The instructors were with SUU's aviation program as part of Upper Limit Aviation.

Retired Lt Col Command Pilot Alan Carver, 50, and Nathan Stoddard, 24, were aboard a Cessna 152 aircraft and were the only two occupants.

The plane went down in a dry lake bed that had some mud in it, at about 1 p.m., said university spokeswoman Ellen Treanor.

Carver retired from the Air Force in 2012 and started working at SUU in July 2013.

He had logged more than 6,000 hours of airtime, including 1,400 hours of combat flying.

Carver leaves behind a wife and three children.

Stoddard, who began working for SUU and ULA October 2, 2015, was hired as a junior flight instructor.

He recently moved to Cedar City from Salt Lake City where he worked as a transportation agent at Keystone Aviation.

Carver was a fixed wing aircraft chief flight instructor and was conducting a routine instructor sign off with Stoddard.

The National Transportation Safety Board is investigation the cause of the crash.

"Our hearts go out to the family and loved ones," said SUU Provost Bradley J. Cook. "A tragedy of this nature penetrates all of us deeply."

SUU and Upper Limit Aviation have a public-private relationship. There are about 255 students in the program.

More information will be provided as it becomes available.

5 comments

  • e.g.g.

    Condolences to the families. Hopefully the cause of the crash will be discovered. This will not be a comfort to the family, but finding out why the plane had issues is important.

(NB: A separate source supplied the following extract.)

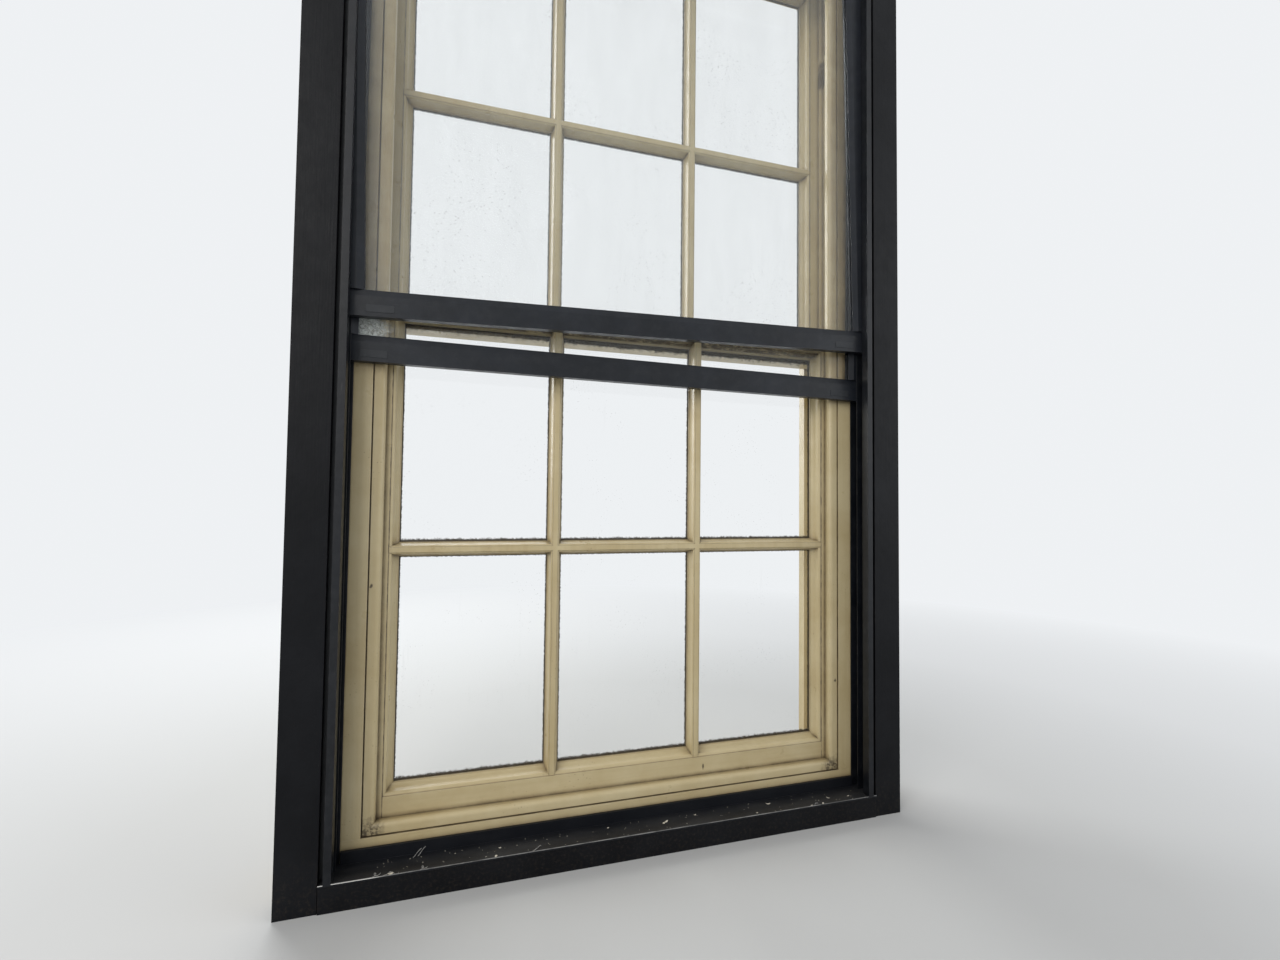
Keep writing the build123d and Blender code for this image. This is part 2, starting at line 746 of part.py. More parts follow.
def make_pulleys():
    """Pulley cases let into the stiles, and the four wheels on their pins."""
    wheel_height = head_underside - pulley_drop
    radius = pulley_wheel_diameter / 2
    axis_half = stile_face_half - pulley_wheel_stand + radius
    cases = []
    for depth in pulley_places():
        with BuildPart() as case:
            with BuildSketch(Plane.YZ.offset(stile_face_half)):
                with Locations((depth, wheel_height)):
                    RectangleRounded(pulley_plate_width, pulley_plate_height,
                                     pulley_plate_thickness)
                    Rectangle(pulley_cheek_gap, pulley_slot_height, mode=Mode.SUBTRACT)
            extrude(amount=pulley_plate_thickness)
            with BuildSketch(Plane.XZ.offset(-depth)):
                with Locations((stile_face_half + pulley_plate_thickness, wheel_height)):
                    Rectangle(pulley_cheek_depth, pulley_cheek_height,
                              align=(Align.MIN, Align.CENTER))
            extrude(amount=pulley_cheek_gap / 2 + pulley_cheek_thickness, both=True)
            with BuildSketch(Plane.XZ.offset(-depth)):
                with Locations((stile_face_half + pulley_plate_thickness, wheel_height)):
                    Rectangle(pulley_cheek_depth, pulley_cheek_height,
                              align=(Align.MIN, Align.CENTER))
            extrude(amount=pulley_cheek_gap / 2, both=True, mode=Mode.SUBTRACT)
            with BuildSketch(Plane.XZ.offset(-depth)):
                with Locations((axis_half, wheel_height)):
                    Circle(pulley_pin_diameter / 2)
            extrude(amount=pulley_cheek_gap / 2 + pulley_cheek_thickness, both=True)
        cases.append(case)
    keep_set(cases + [mirrored(case) for case in cases], "pulley_cases")
    half = pulley_wheel_width / 2
    bore = pulley_pin_diameter / 2 + pulley_pin_clearance
    names = ("lower_pulley_wheel", "upper_pulley_wheel")
    for depth, name in zip(pulley_places(), names):
        with BuildPart() as wheel:
            with BuildSketch(Plane.XY.offset(wheel_height)):
                with BuildLine():
                    Polyline((axis_half + bore, depth - half), (axis_half + bore, depth + half),
                             (axis_half + radius, depth + half),
                             (axis_half + radius, depth + pulley_wheel_groove))
                    ThreePointArc((axis_half + radius, depth + pulley_wheel_groove),
                                  (axis_half + radius - pulley_wheel_groove, depth),
                                  (axis_half + radius, depth - pulley_wheel_groove))
                    Polyline((axis_half + radius, depth - pulley_wheel_groove),
                             (axis_half + radius, depth - half), (axis_half + bore, depth - half))
                make_face()
            revolve(axis=Axis((axis_half, depth, wheel_height), (0, 1, 0)))
        both_sides(wheel, name)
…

    Unfortunately everything we do carries risk. Especially in today’s world.

    • Rationalist

      Prayers for God’s grace on the families and friends left behind. One of the greatest tributes that a pilot can give to a deceased pilot is to learn from their possible mistakes and why they crashed. Here’s to you my fellow aviators – blues and tailwinds as you head west…

    • bob

      There are any number of reasons why the engine might conk out. The fatalities occurred because the off-field landing site they chose turned out to be muddy, and the wheels instantly dug in. That plane has a landing speed of well under 50 mph, but little planes like that are not designed for crashes, the way cars are. (Can’t be, either, due to weight limitations.) It’s like a 40 mph crash while in a Coke can.

      • bob

        My bad. Stall speed “dirty” is 49 mph. Pretty slow, nevertheless. And experienced pilot would have set it down as gently as possible, near the stall. But the bad surface is what got them.